More mainstream services and websites are moving towards the dark web. In 2014, Facebook launched its own Tor hidden service so people could connect to the social network more securely, and last year independent journalistic outfit ProPublica booted up its dark web site too.
Now, a security researcher is trying to attract even more organizations to Tor hidden services, with a relatively easy-to-use tool that streamlines the site creation process. And as an aside, technically anyone can make a dark web version of whatever site they fancy.
"The goal is to do the heavy lifting of 'onionification' of websites, so that if an organization wants to run its own onion site, 90 plus percent of the work is done for them," Alec Muffett, an independent security researcher who designed the tool, told Motherboard in a Twitter message. Usually setting up a dark web site would require some technical knowledge around hidden services, how to create one properly largely from scratch, and a fair bit of configuration.
"I'm looking for organizations where audiences want/need to reach content but are at risk for doing so—I am thinking maybe BBC World Service, less technical activists and charities, that sort of thing," he added.
Muffett has designed what he calls The Enterprise Onion Toolkit (EOTK), a selection of scripts that will quickly generate a Tor hidden service address and get your dark web site up and running.

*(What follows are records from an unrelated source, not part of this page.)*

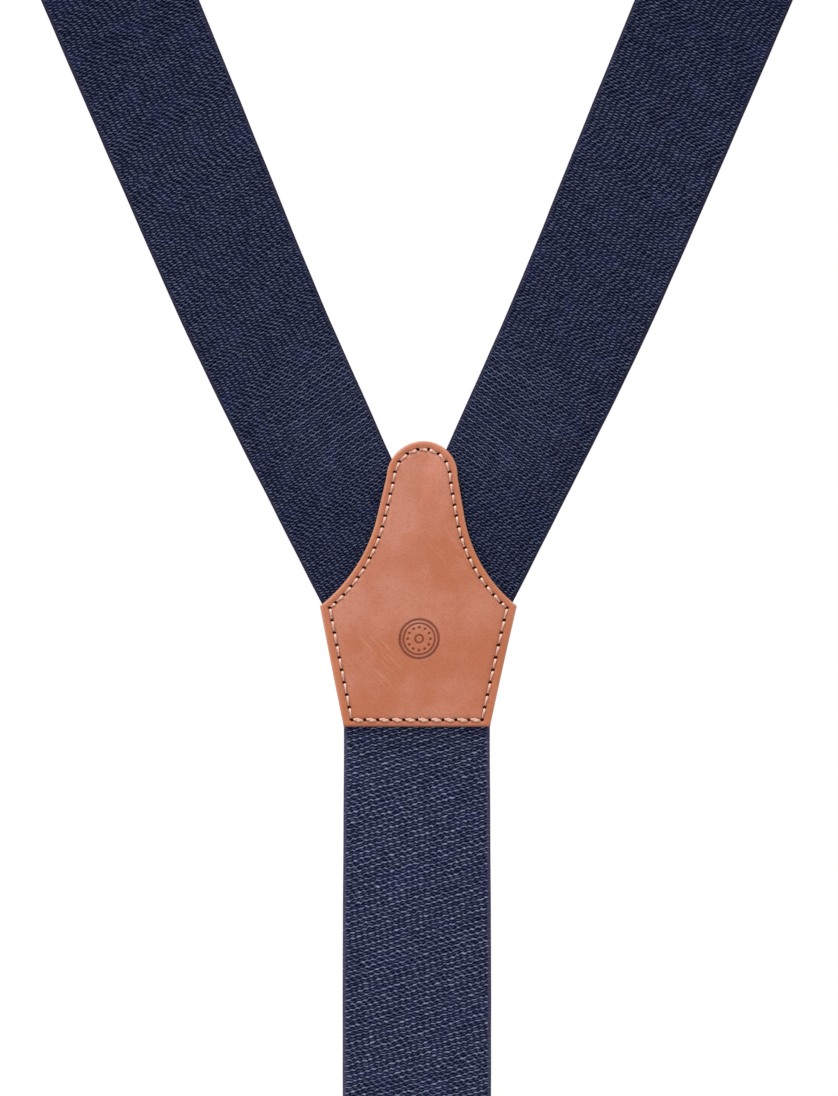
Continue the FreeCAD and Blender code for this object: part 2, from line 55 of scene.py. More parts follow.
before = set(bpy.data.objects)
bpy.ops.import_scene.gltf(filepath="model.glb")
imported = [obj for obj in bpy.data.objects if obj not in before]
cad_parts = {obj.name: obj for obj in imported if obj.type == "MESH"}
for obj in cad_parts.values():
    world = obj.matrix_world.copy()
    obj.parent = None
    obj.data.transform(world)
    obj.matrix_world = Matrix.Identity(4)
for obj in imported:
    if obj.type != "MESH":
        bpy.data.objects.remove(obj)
cad_box = [list(corner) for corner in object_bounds()]

MM = 0.001
SIDES = (("left", -1), ("right", 1))
CLIPS = ("left", "right", "rear")

# Places and sizes read from the frame
patch_low, patch_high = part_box("crosspatch_front_leather")
backing_low, backing_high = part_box("crosspatch_backing_leather")
rear_low, rear_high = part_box("rear_strap")
loop_low, loop_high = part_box("right_strap_loop")
thickness = backing_low.y - patch_high.y
webbing_width = rear_high.x - rear_low.x
shoulder_radius = -backing_low.y
fold_gap = (loop_high.y - loop_low.y) - 2 * thickness
patch_middle = (patch_low.z + patch_high.z) / 2
front_across = (loop_low.x + loop_high.x) / 2
bar_height = loop_low.z + fold_gap / 2 + thickness
hem_radius = 0.9 * MM
hem_fold_height = loop_high.z - hem_radius - thickness
butt_height = rear_high.z

# The straps' course on the unrolled body, as in the CAD part
low_angle = math.radians(25.5)
high_angle = math.radians(22.8)
apex_drop = 18.1 * MM
bend_height = 62 * MM
straight_height = 140 * MM
edge_bend_radius = 800 * MM
gather_depth = 7.2 * MM
gather_length = 227 * MM
front_hem = 20 * MM
rear_hem = 30 * MM

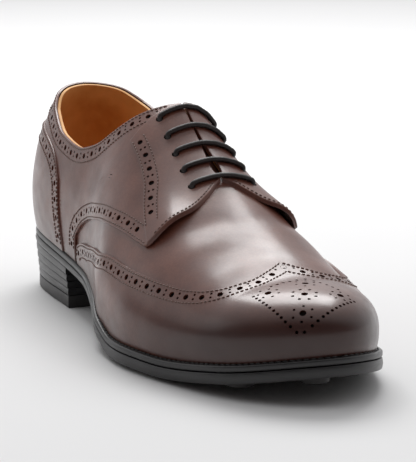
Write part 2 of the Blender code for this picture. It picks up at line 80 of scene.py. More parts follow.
LATERAL, MEDIAL = -1, 1
HEEL_REST = 0.13
HEEL_PIVOT, TOE_PIVOT = 0.115, 0.865
HEEL_BREAST = 0.265
THROAT = 0.605
LACING_TOP = 0.455
TONGUE_TOP, TONGUE_FOOT = 0.435, 0.700
EYELET_FIRST, EYELET_LAST = 0.608, 0.472
BACK_SEAM = 1e-5
EYESTAY_BACK = 0.4585
COUNTER_FOOT = 0.248
LEVEL_ROWS = 0.35  # a quarter's rows are level up to here, and follow its top above
BARS = 5
HEEL_LIFTS = 4
BELLY = 0.18
LEDGE_FROM, LEDGE_RUN = 0.45, 0.20  # along, where the heel's ledge widens to the toe's
SPRING_FROM, SPRING_RUN = 0.50, 0.36  # up, where the quarter's front edge stands off
THROAT_RUN = 0.02
SLOPE_STEP = 1e-3  # an angle or a share, small enough for a slope

# Lifts of the outer faces off the last
LINING_LIFT = -0.0004
LINING_BACK = 0.0012  # the lining's edge lies this far behind the slot's
VAMP_LIFT = 0.0
QUARTER_LIFT = 0.0013
EYESTAY_LIFT = 0.0020
CAP_LIFT = 0.0014
COUNTER_LIFT = 0.0021

# Lifts of the inner faces off the last
VAMP_INSIDE = -0.0006
QUARTER_INSIDE = 0.00005
CAP_INSIDE = 0.00005
COUNTER_INSIDE = 0.0008
EYESTAY_INSIDE = QUARTER_LIFT - 0.0002

# Broguing
MEDALLION_PLACE = (0.2405, -0.0010)
MEDALLION_FACING = (0.50, -0.12, 0.86)
MEDALLION_TURN = -30
MEDALLION_STRETCH = (0.93, 1.02)
MEDALLION_CLEAR = 1.7  # holes nearer to an earlier one than this are left out, in millimetres
PUNCH_LARGE = 0.00140
PUNCH_SMALL = 0.00062
PUNCH_PITCH = 0.0088
PAIR_APART = 0.0011  # a small hole from its row's middle
STITCH = 0.0021
STITCH_RADIUS = 0.00028
STITCH_SIDES = 6
WELT_STITCH = 0.0030
WELT_STITCH_RADIUS = 0.00032
PLAIT = 0.0036  # a turn of the lace's plait
PLAIT_DEPTH = 0.07  # as a share of the lace's radius

# Borders: two seams and the punched row between them, as distances in from the edge,
# then what stays free at both ends of the seams, and of the punched row
BORDERS = {
    "wing": ((0.0011, 0.0070), 0.0041, (0.002, 0.0002), (0.006, 0.0)),
    "counter": ((0.0011, 0.0072), 0.0042, (0.001, 0.002), (0.004, 0.006)),
    "collar": ((0.0012, 0.0076), 0.0045, (0.002, 0.001), (0.006, 0.002)),
    "lobe": ((0.0012, 0.0076), 0.0045, (0.001, 0.001), (0.003, 0.012)),
    "eyestay": ((0.0010, 0.0072), 0.0041, (0.0015, 0.003), (0.005, 0.010)),
}

OUTLINE = np.array([
    # along, lateral, medial
    (0.00, 0.000, 0.000),
    (0.03, 0.196, 0.196),
    (0.08, 0.290, 0.290),
    (0.15, 0.322, 0.330),
    (0.25, 0.338, 0.318),
    (0.35, 0.358, 0.272),
    (0.45, 0.420, 0.262),
    (0.55, 0.504, 0.330),
    (0.65, 0.528, 0.440),
    (0.72, 0.500, 0.480),
    (0.80, 0.436, 0.474),
    (0.88, 0.352, 0.418),
    (0.94, 0.238, 0.325),
    (0.98, 0.105, 0.220),
    (1.00, -0.060, 0.060),
])

PROFILE = np.array([
    # along, heel, toe, thickness
    (0.00, 1.00, 0.00, 0.70),
    (0.12, 0.95, 0.00, 0.70),
    (0.25, 0.83, 0.00, 0.66),
    (0.40, 0.62, 0.00, 0.62),
    (0.54, 0.22, 0.00, 0.88),
    (0.62, 0.00, 0.00, 1.00),
    (0.75, 0.00, 0.00, 1.00),
    (0.88, 0.00, 0.35, 1.00),
    (1.00, 0.00, 1.00, 1.00),
])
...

Essentially, the hidden service runs as a middle-point between the visitor and the real site. Ideally, organizations would make their own dark web version of sites they actually control, so they can also use their own valid cryptographic certificate. Without that, users may have to accept a lot of browser errors to get through to the actual site content.

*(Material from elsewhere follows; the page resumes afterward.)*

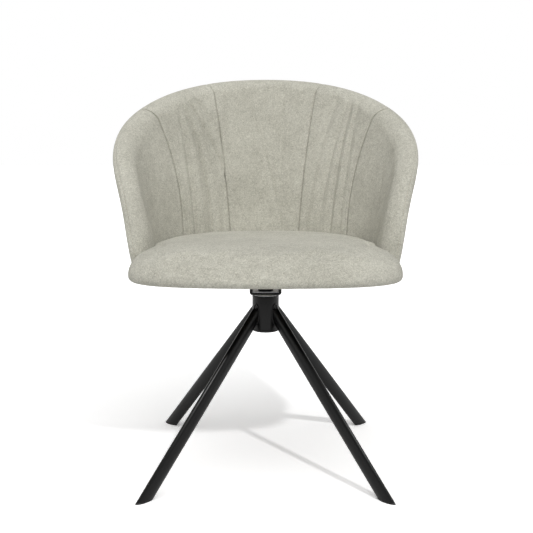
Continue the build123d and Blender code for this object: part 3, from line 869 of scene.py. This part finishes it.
weld_curve = bpy.data.curves.new("welds", "CURVE")
weld_curve.dimensions = "3D"
weld_curve.bevel_depth = bead_radius
weld_curve.bevel_resolution = 3
for side in (-1, 1):
    for end in (-1, 1):
        points = weld_line(side, end)
        spline = weld_curve.splines.new("POLY")
        spline.points.add(len(points) - 1)
        for spot, point in zip(spline.points, points):
            spot.co = (*point, 1.0)
        spline.use_cyclic_u = True
weld_object = bpy.data.objects.new("weld_curve", weld_curve)
weld_bm = bmesh.new()
weld_bm.from_mesh(bpy.data.meshes.new_from_object(weld_object))
bpy.data.objects.remove(weld_object)
welds = new_object("hub_welds", weld_bm, powder_coat)
place_piece(welds, "base", [])

# %% [markdown]
# ## Hub, cap and races
# These are turned parts, so each is an outline of radius and height pairs, spun round the swivel axis. The
# small bevels catch the light as the edges of real turned parts do. The cap keeps a pin hole in its middle,
# because a spin that ends on the axis leaves a pole of thin triangles.

# %% Turned parts
corner_angle = 50.0
turn_steps = 72


def make_turned(name, outline, material, body, node, bevel):
    """Full turn of a closed outline of (radius, height) corners."""
    bm = bmesh.new()
    corners = [bm.verts.new((radius, 0, height)) for radius, height in outline]
    edges = [bm.edges.new(pair) for pair in zip(corners, corners[1:] + corners[:1])]
    turn = {"cent": (0, 0, 0), "axis": (0, 0, 1), "dvec": (0, 0, 0), "angle": 2 * pi, "steps": turn_steps}
    bmesh.ops.spin(bm, geom=corners + edges, use_merge=True, **turn)
    bmesh.ops.remove_doubles(bm, verts=bm.verts, dist=merge_distance)
    bmesh.ops.recalc_face_normals(bm, faces=bm.faces)
    bevel_sharp(bm, bevel, 3, corner_angle)
    piece = new_object(name, bm, material)
    place_piece(piece, body, [node])


hub_wall = 2.5 * mm
hub_bore = hub_radius - hub_wall
hub_outline = [(hub_bore, hub_low), (hub_radius, hub_low), (hub_radius, hub_high), (hub_bore, hub_high)]
make_turned("hub_sleeve", hub_outline, powder_coat, "base", "hub_tube", bevel=0.7 * mm)

cap_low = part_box("hub_cap")[0].z
cap_high = hub_low - 0.3 * mm
cap_round = 2.4 * mm
pin_hole = 0.5 * mm
cap_outline = [
    (pin_hole, cap_low),
    (hub_radius - cap_round, cap_low),
    (hub_radius - cap_round * (1 - sin(pi / 4)), cap_low + cap_round * (1 - cos(pi / 4))),
    (hub_radius, cap_low + cap_round),
    (hub_radius, cap_high),
    (pin_hole, cap_high),
]
make_turned("hub_end_cap", cap_outline, polypropylene, "base", "hub_cap", bevel=0.4 * mm)

race_width = 9.5 * mm
for name, body in (("lower_race", "base"), ("upper_race", "seat")):
    low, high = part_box(name)
    bore = high.x - race_width
    race_outline = [(bore, low.z), (high.x, low.z), (high.x, high.z), (bore, high.z)]
    make_turned(f"{name}_ring", race_outline, zinc, body, name, bevel=0.3 * mm)

# %% [markdown]
# ## Swivel bracket
# A channel folded from thick steel strip. A cube keeps only its bottom and two sides, its two bends are
# bevelled round, and then it gets its thickness.

# %% Bracket
bracket_low, bracket_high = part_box("swivel_bracket")
bracket_size = bracket_high - bracket_low
bracket_steel = 4.3 * mm
bracket_bend = 6 * mm
bracket_edge = 0.6 * mm

bracket_bm = bmesh.new()
bmesh.ops.create_cube(bracket_bm, size=1.0)
bmesh.ops.scale(bracket_bm, vec=bracket_size, verts=bracket_bm.verts)
bmesh.ops.translate(bracket_bm, vec=(bracket_low + bracket_high) / 2, verts=bracket_bm.verts)
open_faces = [face for face in bracket_bm.faces if abs(face.normal.y) > 0.5 or face.normal.z > 0.5]
bmesh.ops.delete(bracket_bm, geom=open_faces, context="FACES_ONLY")
loose = [edge for edge in bracket_bm.edges if not edge.link_faces]
bmesh.ops.delete(bracket_bm, geom=loose, context="EDGES")
bends = [edge for edge in bracket_bm.edges if len(edge.link_faces) == 2]
bmesh.ops.bevel(bracket_bm, geom=bends, offset=bracket_bend, segments=8, **bevel_options)
bmesh.ops.solidify(bracket_bm, geom=bracket_bm.faces[:], thickness=bracket_steel)
bmesh.ops.recalc_face_normals(bracket_bm, faces=bracket_bm.faces)
bevel_sharp(bracket_bm, bracket_edge, 3, corner_angle)
bracket = new_object("bracket_channel", bracket_bm, powder_coat)
place_piece(bracket, "seat", ["swivel_bracket"])

# %% [markdown]
# ## Floor, light and camera
# The floor and the world are white to the camera, and the floor keeps the chair's shadow. To reflections
# the room is white behind and beside the chair and dark in front of it, where a studio's own darkness is,
# which is what gives black gloss its dark middle and light edges. What lights the chair is a dim room with a
# wide softbox, painted into the world high in front and slightly to the left, and one lamp high at the
# right front, which shades the folds and casts the shadow. The camera's place, tilt and lens come from
# fitting the four legs on their level floor to the photo.

# %% Floor
floor_reach = 30.0
floor_gap = 0.2 * mm
plain_tone, seen_tone = 0.8, 1.4

floor_bm = bmesh.new()
bmesh.ops.create_grid(floor_bm, x_segments=1, y_segments=1, size=floor_reach)
bmesh.ops.translate(floor_bm, vec=(0, 0, -floor_gap), verts=floor_bm.verts)
floor_material, floor_tree = new_material("white_studio_floor")
floor_path = add_node(floor_tree, "ShaderNodeLightPath")
floor_plain = add_node(floor_tree, "ShaderNodeBsdfDiffuse", {"Color": (plain_tone, plain_tone, plain_tone, 1)})
floor_seen = add_node(floor_tree, "ShaderNodeBsdfDiffuse", {"Color": (seen_tone, seen_tone, seen_tone, 1)})
floor_choice = {0: floor_path.outputs["Is Camera Ray"], 1: floor_plain.outputs[0], 2: floor_seen.outputs[0]}
floor_mix = add_node(floor_tree, "ShaderNodeMixShader", floor_choice)
add_node(floor_tree, "ShaderNodeOutputMaterial", {"Surface": floor_mix.outputs[0]})
floor = new_object("studio_floor", floor_bm, floor_material)
floor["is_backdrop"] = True

# %% World
white = (1, 1, 1, 1)
softbox = Vector((-0.1, -0.52, 0.85))
room_light, softbox_light = 0.28, 1.85
softbox_focus = 4.0
front_gloss = 0.4

world = bpy.data.worlds.new("studio")
bpy.context.scene.world = world
world.use_nodes = True
world_tree = world.node_tree
world_tree.nodes.clear()
path = add_node(world_tree, "ShaderNodeLightPath")
direction = add_node(world_tree, "ShaderNodeTexCoord").outputs["Generated"]
split = add_node(world_tree, "ShaderNodeSeparateXYZ", {"Vector": direction})
gloss_range = spread(split.outputs["Y"], -0.6, 0.0, front_gloss, 1.0)
room_gloss = add_node(world_tree, "ShaderNodeMapRange", gloss_range).outputs["Result"]
mirrored = add_node(world_tree, "ShaderNodeBackground", {"Color": white, "Strength": room_gloss})
seen = add_node(world_tree, "ShaderNodeBackground", {"Color": white, "Strength": 1.0})
toward_inputs = {0: direction, 1: softbox}
toward = add_node(world_tree, "ShaderNodeVectorMath", toward_inputs, operation="DOT_PRODUCT").outputs["Value"]
facing = add_node(world_tree, "ShaderNodeMath", {0: toward, 1: 0.0}, operation="MAXIMUM").outputs[0]
pool = add_node(world_tree, "ShaderNodeMath", {0: facing, 1: softbox_focus}, operation="POWER").outputs[0]
light_range = spread(pool, 0.0, 1.0, room_light, room_light + softbox_light)
soft_light = add_node(world_tree, "ShaderNodeMapRange", light_range).outputs["Result"]
lighting = add_node(world_tree, "ShaderNodeBackground", {"Color": white, "Strength": soft_light})
rays = {0: path.outputs["Is Glossy Ray"], 1: path.outputs["Is Transmission Ray"]}
either = add_node(world_tree, "ShaderNodeMath", rays, operation="MAXIMUM").outputs[0]
unseen_choice = {0: either, 1: lighting.outputs[0], 2: mirrored.outputs[0]}
unseen = add_node(world_tree, "ShaderNodeMixShader", unseen_choice).outputs[0]
seen_choice = {0: path.outputs["Is Camera Ray"], 1: unseen, 2: seen.outputs[0]}
choose = add_node(world_tree, "ShaderNodeMixShader", seen_choice).outputs[0]
add_node(world_tree, "ShaderNodeOutputWorld", {"Surface": choose})
print("light: room", room_light, "softbox", softbox_light)

# %% Lamp
towards_lamp = Vector((0.5, -1.05, 1.0))
key = bpy.data.lights.new("key", "SUN")
key.energy = 0.9
key.angle = radians(3.0)
key_lamp = bpy.data.objects.new("key", key)
key_lamp.rotation_euler = towards_lamp.to_track_quat("Z", "Y").to_euler()
bpy.context.scene.collection.objects.link(key_lamp)

# %% Camera
camera_place = (1.85 * mm, -1729 * mm, 653.9 * mm)
camera_tilt = 0.139  # radians below level

camera = bpy.data.cameras.new("camera")
camera.sensor_width = 36.0
camera.lens = 57.04
camera_object = bpy.data.objects.new("camera", camera)
camera_object.location = camera_place
camera_object.rotation_euler = (pi / 2 - camera_tilt, 0, 0)
bpy.context.scene.collection.objects.link(camera_object)
bpy.context.scene.camera = camera_object
bpy.context.scene.view_settings.view_transform = "Standard"
print("camera, mm:", [round(value / mm) for value in camera_place])

# %% Sizes
low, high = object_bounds()
print("visual box, mm:", [round(value / mm) for value in (*low, *high)])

"Cleartext HTTP sites are trivial to onionify, but anything with substantial amounts of SSL will be practically unusable by the average person unless the site owners sanction the onion with an SSL certificate," Muffett said.
Technically however, anyone can make one of these dark web mirrors, and for any website: in a demonstration video on YouTube. Muffett quickly made a Tor hidden service for CNN.com. However, if a random person is the administrator of the dark web site rather than the organization themselves, remember that they may be able to intercept data sent to the dark web version of the site, such as passwords.

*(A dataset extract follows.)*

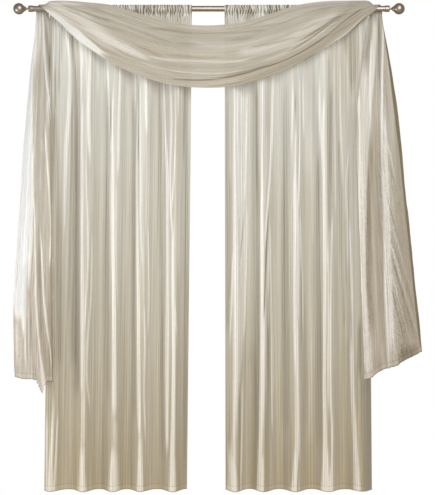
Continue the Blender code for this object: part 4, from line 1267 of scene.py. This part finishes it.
def build_stage():
    """The pale floor, the camera and the white surround."""
    mesh = bmesh.new()
    mesh.faces.new([mesh.verts.new((x, y, FLOOR_HEIGHT)) for x, y in FLOOR_CORNERS])
    data = bpy.data.meshes.new("floor")
    mesh.to_mesh(data)
    mesh.free()
    data.materials.append(floor_material())
    floor = bpy.data.objects.new("floor", data)
    bpy.context.scene.collection.objects.link(floor)

    camera = bpy.data.objects.new("camera", bpy.data.cameras.new("camera"))
    bpy.context.scene.collection.objects.link(camera)
    camera.location = CAMERA_PLACE
    camera.rotation_euler = (math.radians(90), 0.0, 0.0)
    camera.data.sensor_width = SENSOR
    camera.data.lens = SENSOR * -CAMERA_PLACE[1] / VIEW_HEIGHT
    bpy.context.scene.camera = camera

    world = bpy.data.worlds.new("white surround")
    bpy.context.scene.world = world
    world.use_nodes = True
    tree = world.node_tree
    tree.nodes.clear()
    seen = add(tree, "ShaderNodeLightPath").outputs["Is Camera Ray"]
    colour = mixed(tree, seen, GLOW, SEEN_WHITE)
    background = add(tree, "ShaderNodeBackground", {"Color": colour, "Strength": 1.0})
    add(tree, "ShaderNodeOutputWorld", {"Surface": background.outputs[0]})
    bpy.context.scene.view_settings.view_transform = "Standard"


def add_lamp(lamp):
    """A soft square lamp that faces a point."""
    data = bpy.data.lights.new(lamp.name, "AREA")
    data.size = lamp.size
    data.energy = lamp.power
    data.color = lamp.colour
    light = bpy.data.objects.new(lamp.name, data)
    light.location = lamp.place
    aim = Vector(lamp.target) - Vector(lamp.place)
    light.rotation_euler = aim.to_track_quat("-Z", "Y").to_euler()
    bpy.context.scene.collection.objects.link(light)


def main():
    """Every piece, the stage and the lamps."""
    metal = metal_material()
    build_rod(metal)
    for side_name, side in (("left", -1.0), ("right", 1.0)):
        build_end_cap(side_name, side, metal)
        build_finial(side_name, side, metal)
    # The low colours are darker and browner than the high ones: painted shade that deepens towards the hem.
    panel_cloth = cloth_material(
        "crinkled sheer",
        pale_high=(0.95, 0.945, 0.93, 1.0),
        pale_low=(0.86, 0.82, 0.75, 1.0),
        hollow_high=(0.645, 0.64, 0.575, 1.0),
        hollow_low=(0.355, 0.266, 0.108, 1.0),
        shade=(0.27, 0.22, 0.14, 1.0),
        clear_share=0.12,
        crinkle=0.5,
        streaked=1.0,
        flat=PANEL_FLAT,
    )
    # Here too the low colours are darker: painted shade towards the hem.
    scarf_cloth = cloth_material(
        "scarf sheer",
        pale_high=(0.90, 0.885, 0.85, 1.0),
        pale_low=(0.80, 0.755, 0.715, 1.0),
        hollow_high=(0.46, 0.42, 0.345, 1.0),
        hollow_low=(0.46, 0.39, 0.30, 1.0),
        shade=(0.22, 0.17, 0.10, 1.0),
        clear_share=0.04,
        crinkle=0.6,
        streaked=0.4,
        flat=SCARF_FLAT,
    )
    for panel in PANELS:
        build_panel(panel, panel_cloth)
    build_scarf(scarf_cloth)
    build_stage()
    for lamp in LAMPS:
        add_lamp(lamp)


main()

As for why an organization would want a dark web site, there are a few reasons. In his video, Muffett says a malicious Tor exit node may be snooping on people visiting your site, and connecting over a hidden service would stop this. In ProPublica's case, it wanted to provide visitors a more private way to interact with the publication's databases, for example. Mike Tigas from ProPublica published a detailed explanation of how they launched the hidden service—he was also a big influence for this EOTK project, Muffett said.
"EOTK just tries to solve the same problem, but better, and for any organization," he added.